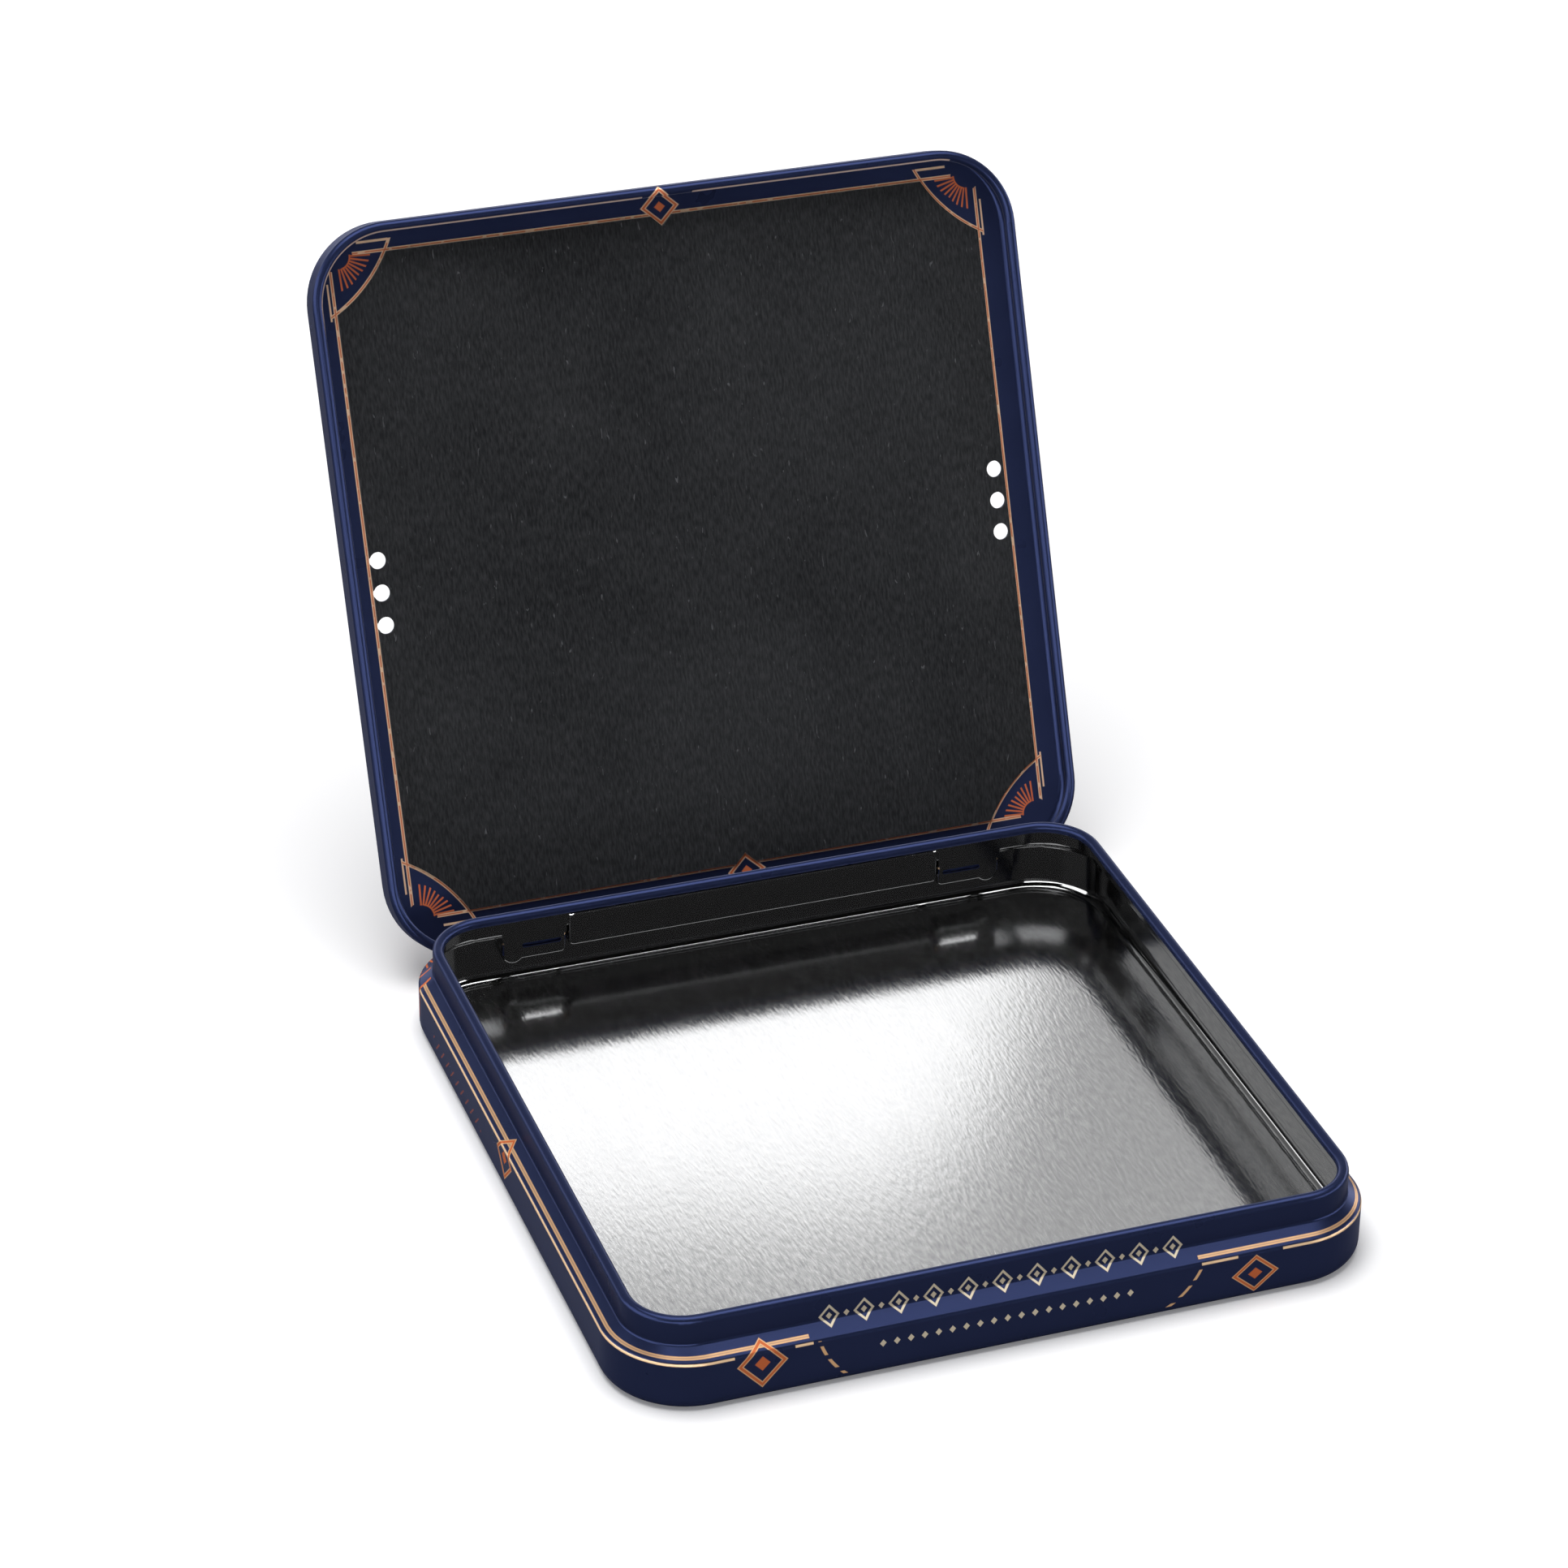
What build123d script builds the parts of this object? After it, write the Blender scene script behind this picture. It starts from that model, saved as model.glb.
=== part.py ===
from build123d import *
from math import asin, atan2, cos, degrees, hypot, pi, radians, sin, sqrt, tan
import os

# Hinged card tin, drawn and rolled from thin tinplate. Millimetres. X runs along the
# front, +Y goes back to the hinges and +Z is up. The origin is the middle of the
# underside. The lid is modelled open, leaning back on its stop.

# ---------------------------------------------------------------- driving dimensions
sheet = 0.3  # tinplate thickness, base and lid

base_side = 140.0  # outside of the square base
base_corner = 15.2  # its plan corners
base_edge = 2.2  # outside radius between underside and wall
bend_height = 9.65  # where the lower wall turns in to the shoulder
bend_radius = 0.8
shoulder_rise = 2.1  # height gained across the shoulder
neck_inset = 3.0  # how far the neck stands inside the lower wall
neck_corner = 11.2
foot_radius = 0.5  # outside radius where the shoulder meets the neck
rim_height = 17.0
base_curl = 2.1  # outside diameter of the rolled rim

lid_overhang = 0.1  # lid skirt outside the base wall, each side
lid_corner = 15.3
lid_edge = 1.2  # outside radius between panel and skirt
lid_curl = 1.96
lid_gap = 0.35  # between the panel's inside and the base's rim, lid shut
lid_curl_drop = 5.47  # from the panel's inside down to the middle of the lid's curl

hinge_inset = 1.7  # hinge axis inside the base's back wall
hinge_height = 8.5
open_angle = 112.5
pin_diameter = 1.0
pin_chamfer = 0.15
pin_fit = 0.02  # radial clearance of the pin in the base
pin_tail = 0.45  # pin length past each end of the pocket
knuckle_fit = 0.05  # radial clearance of the lid's knuckle on the pin
roll_gap = 50.0  # angle left open at the end of every rolled edge
tongue_width = 8.6
tongue_play = 0.3  # between the tongue and each end of its pocket
curl_notch = 0.4  # lid curl cut back past each side of the tongue

hinge_from_side = 31.8  # inner end of each hinge pocket inside the base's side wall
pocket_depth = 0.3  # pocket floor, outwards from the neck
pocket_below = 2.8  # pocket's lower edge under the hinge axis
pocket_above = 2.0  # pocket's upper edge over the hinge axis
pocket_edge = 0.4  # outside radius round the pocket's floor
pocket_corner = 0.8
lobe_radius = 2.0  # round lobe at the outer end, over the pin's end
lobe_drop = 0.8  # lobe's foot under the pocket's lower edge
slot_height = 1.0  # slot in the pocket floor, in front of the knuckle
slot_margin = 0.4  # slot end inside the tongue's end
slot_cut = 0.6  # each way from the outside of the pocket floor
post_width = 0.9  # fold left standing between pocket and middle recess
recess_below = 1.3  # ledge of the middle recess under the hinge axis
recess_depth = 0.4  # middle recess, inwards from the neck
recess_under_rim = 0.7  # its upper edge under the rolled rim

liner_thickness = 0.5
liner_side_margin = 5.9  # bare tin between the liner and the outside of the skirt
liner_free_margin = 5.75
liner_hinge_margin = 8.15
scoop_reach = 10.7  # corner scoop along each side
scoop_bulge = 1.0
notch_depth = 2.1  # V notches in the middle of two sides
free_notch_x = 0.7
hinge_notch_x = 2.4
hole_diameter = 3.25
hole_pitch = 6.2
hole_count = 3
hole_left_margin = 1.5  # middle of the left row inside the liner's edge, so it breaks out
hole_right_margin = 1.9
hole_shift = 0.76  # towards the lid's free edge

# ------------------------------------------------------------------ values that follow
past_cut = 1.0  # cutters run this far past what they cut
near = 0.01  # band that an edge's height is picked from

base_half = base_side / 2
neck_side = base_side - 2 * neck_inset
neck_half = neck_side / 2
shoulder_slope = atan2(shoulder_rise, neck_inset)
over_shoulder = bend_height + shoulder_rise + foot_radius + past_cut
base_curl_height = rim_height - base_curl / 2
recess_high = rim_height - base_curl - recess_under_rim

lid_side = base_side + 2 * lid_overhang
lid_half = lid_side / 2
panel_inside = rim_height + lid_gap
panel_outside = panel_inside + sheet
skirt_foot = panel_inside - lid_curl_drop

liner_width = lid_side - 2 * liner_side_margin
liner_x = liner_width / 2
liner_free = liner_free_margin - lid_half
liner_back = lid_half - liner_hinge_margin
hole_left = liner_x - hole_left_margin
hole_right = liner_x - hole_right_margin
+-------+
*What the task asks:*
Quote the listing word for word from its first line through the line in which "sheet = 0.3" appears.

*Solution to the problem:*
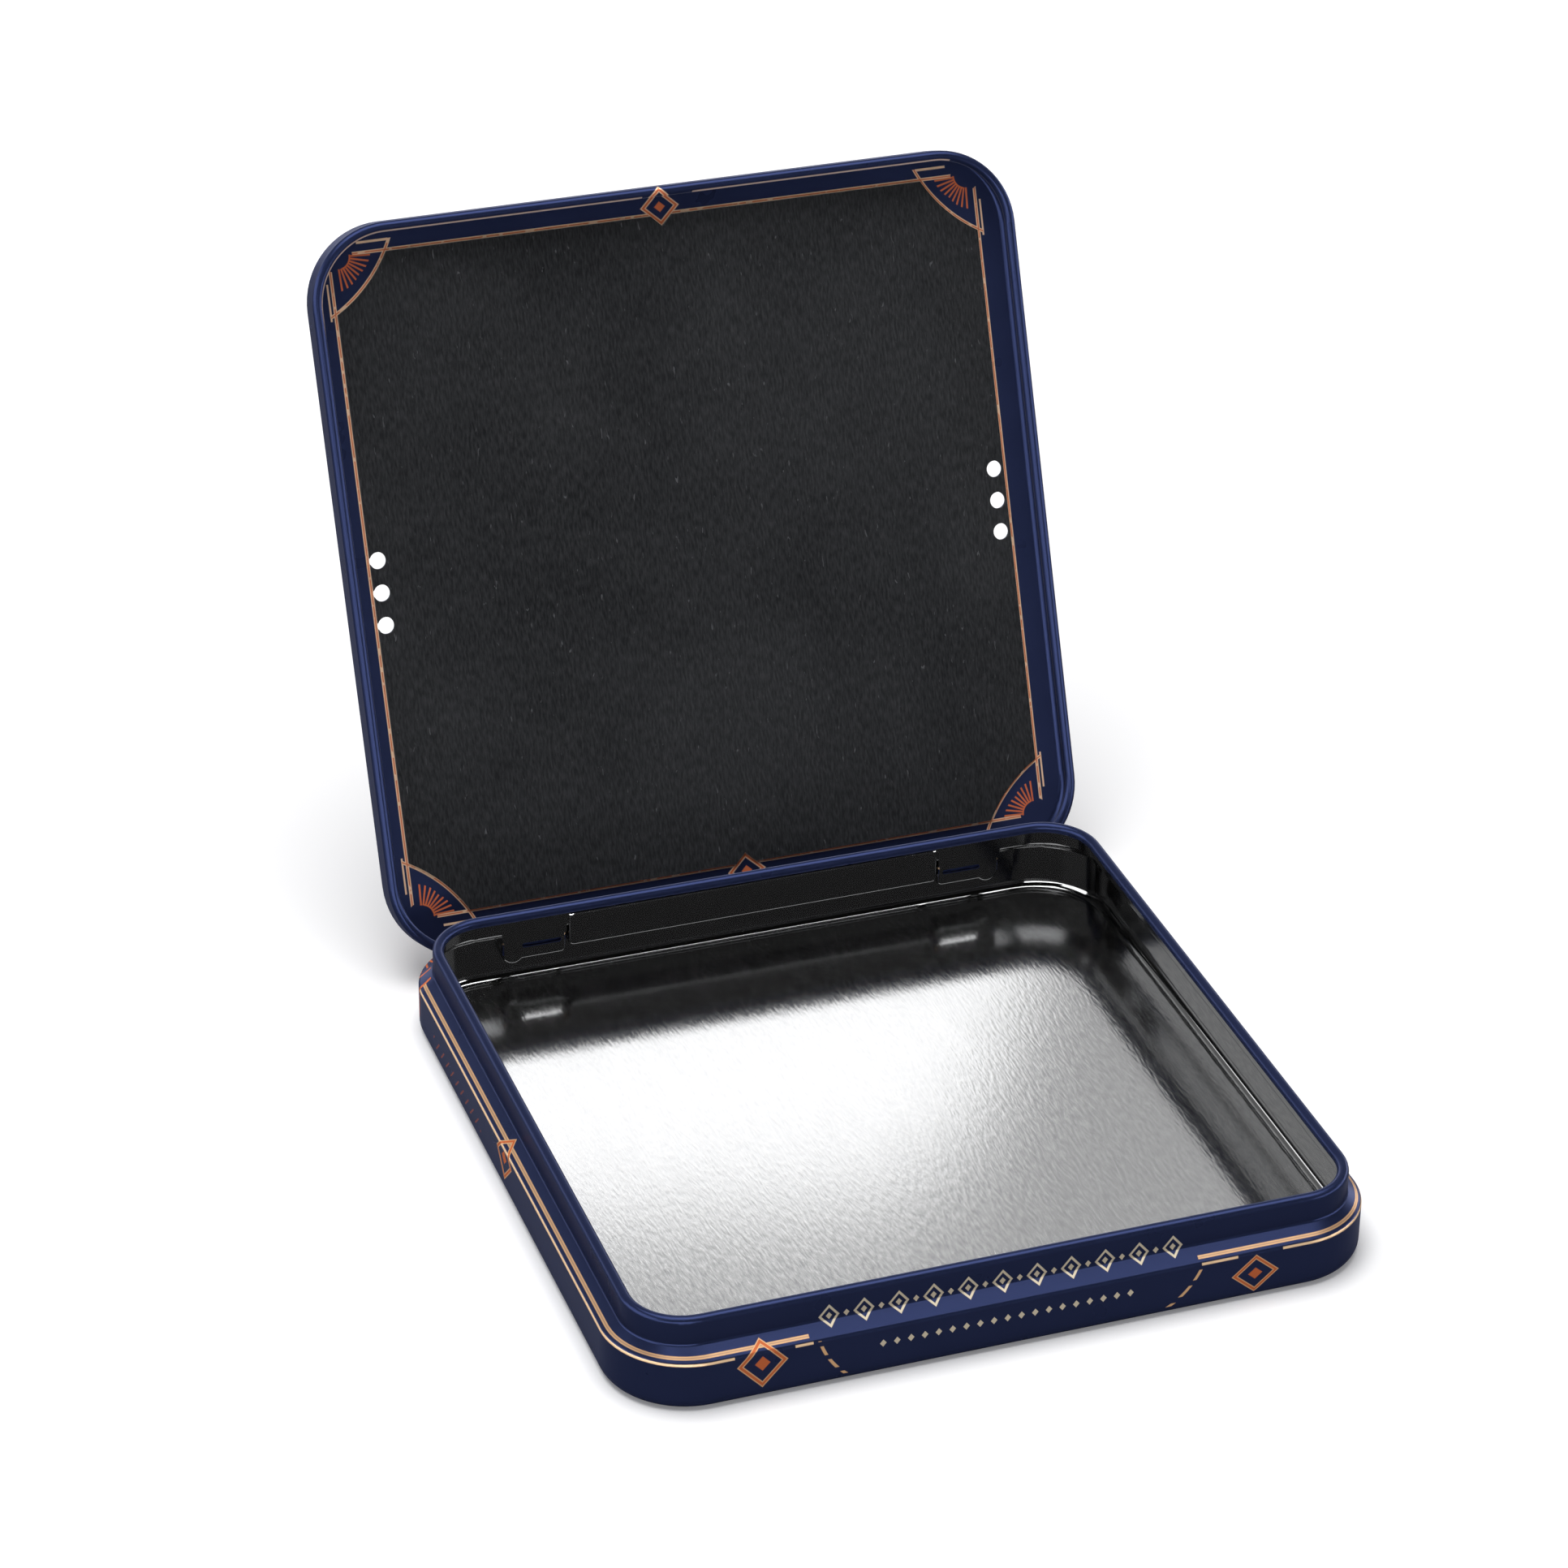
What build123d script builds the parts of this object? After it, write the Blender scene script behind this picture. It starts from that model, saved as model.glb.
=== part.py ===
from build123d import *
from math import asin, atan2, cos, degrees, hypot, pi, radians, sin, sqrt, tan
import os

# Hinged card tin, drawn and rolled from thin tinplate. Millimetres. X runs along the
# front, +Y goes back to the hinges and +Z is up. The origin is the middle of the
# underside. The lid is modelled open, leaning back on its stop.

# ---------------------------------------------------------------- driving dimensions
sheet = 0.3  # tinplate thickness, base and lid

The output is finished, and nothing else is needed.